The year 1878 is memorable, for the passage of General Marston's "tramp-law." For many years, our domain had been infested with hordes of vagabonds, strolling idly from town to town, begging or stealing their support, and often committing deeds of violence and lust. No picnic grove or berry pasture, no secluded road or lonely house was a safe resort for the unprotected. In Hampton, these vagrant tramps began to appear, about the year 1850. As transient paupers, they were provided by the selectmen, with food and lodging, and sent on their way. They were not numerous, however, the average annual cost to the town being but nine dollars and twenty-eight cents, for fourteen years. But, as in other countries, so here, war brought lawlessness and crime in its train.

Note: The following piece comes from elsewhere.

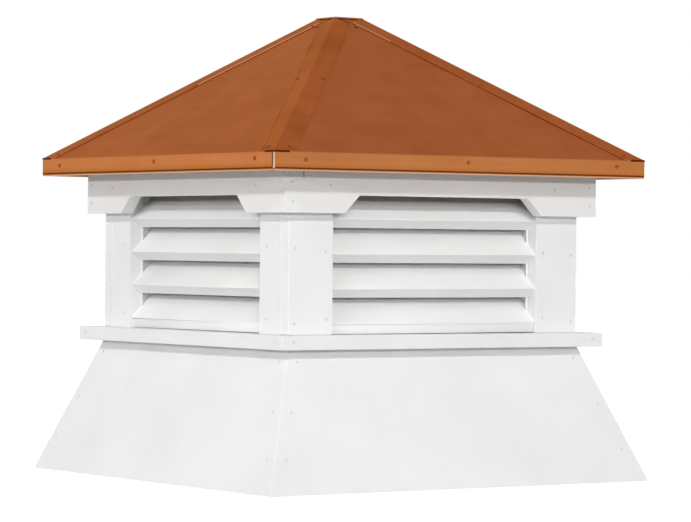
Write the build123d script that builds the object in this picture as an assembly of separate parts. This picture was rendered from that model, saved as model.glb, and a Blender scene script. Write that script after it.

Tramps increased in numbers, banded together, instituted marks and signs, by which the whole fraternity might know at what houses to beg, where to plunder and what to avoid, had their regular "beats" and their fixed rendezvous, and were so well pleased with their fare in Hampton, that from 1864 to 1874, the average annual cost to the town was a hundred twenty-six dollars and thirty-one cents. Especially after the opening of what was facetiously called "the tramps' retreat," in 1870, where they were housed and fed so comfortably, that the fame thereof was signalled to remote points, the influx of tramps was so increased, that, in the one year, 1874, the town paid three hundred sixty-three dollars and seventy-five cents, for the entertainment of these guests. Then men rose up in their wrath, and said: it shall not be! The "retreat" was closed, and a tramp-house (somewhat better than a dog-kennel) substituted. This had a wonderful effect, and for the four years, to 1878, brought the average down to forty-four dollars and forty-four cents. Then, through the efforts of Gen. Gilman Marston, the well-known law which bears his name was passed, and our tramp house was sold for five dollars. The effect of the law was immediately apparent throughout the state; but the pest is not wholly exterminated, even now; and vagrancy of this kind has cost our town ten dollars and seventy-eight cents per year, since 1878.

The Town Farm

A sister and brother, in the north part of the town, Betsey and Samuel Dearborn, sole survivors of the family of Levi Dearborn, having become incapable of providing for themselves, were taken under guardianship, and Hon. Uri Lamprey appointed the town's agent, to manage their farm and their support. After the removal of the unfortunate wards, the town took possession of the Dearborn farm, in 1868, and received the revenues from it; and thereafter, it was called the TOWN FARM. This was sold for thirteen hundred dollars, to Mrs. Mary E. Ames, in 1879. The same year the town bought of James Lane, for one hundred fifty dollars, one acre of land for gravel for highways.